Arch is just simpler, easier and much more stable. It's just pacman -Syu all the time, have fresh software, recent kernels for the hardware improvements which is extremely important for when you buy new laptop and overall never crashes. It's just a matter of reading the news, sometimes change a config that got deprecated, or replace some software that got abandoned or now there's better alternative, etc. Sometimes things get some regressions for some weeks until things are bug reported and fixed upstream and eventually reach the system, but that's waiting some weeks or rarely months. There's always alternative to get involved in helping fix the problems with bug reports and patches if needed, but that's extremely rare and only if you really are desperate.
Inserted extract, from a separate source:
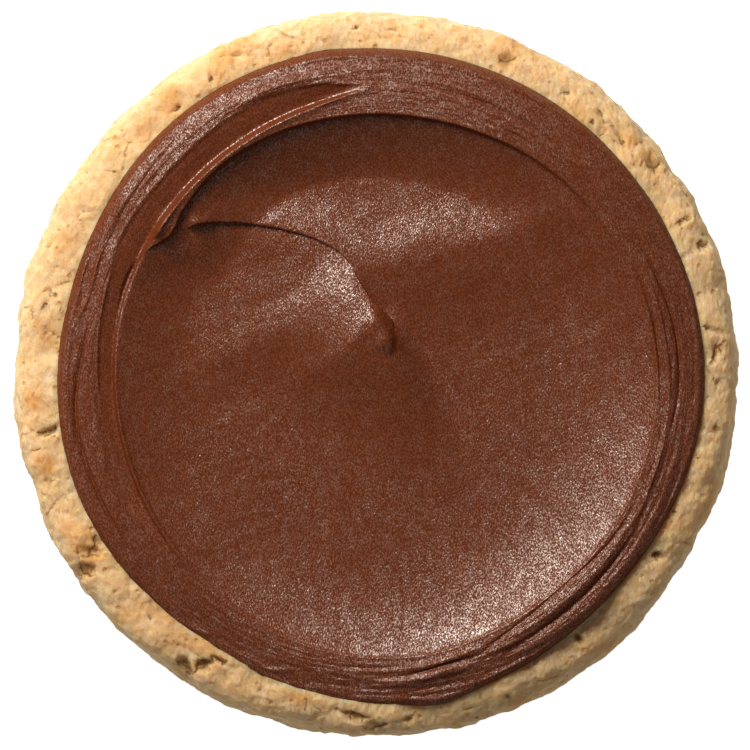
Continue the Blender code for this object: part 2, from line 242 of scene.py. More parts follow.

Anyway, those problems were much worse on other "stable" distros, because if there's something seriously wrong on the system you are only lucky to get fixes after a major release which may happen only once a year.

If the system is really critical and cannot fail me during work week I delay updating to the weekend sometimes. Even if I need to it's just a matter of evaluating the risk. You do pacman -syu and see what's comming. If it's just some apps updating then it's ok to do it. If it's core system stuff like kernel, systemd, dbus, graphics drivers, maybe I'll avoid it.

Overall it's simpler and easier because there's really only 1 or 2 things to keep in mind and all the rest just falls into place.

Using archlinux for more than 15 years on personal machines and maybe 5+ years on work computers.

[–] valen@lemmy.world -1 points 5 months ago

Been very happy running Manjaro, which is based on Arch.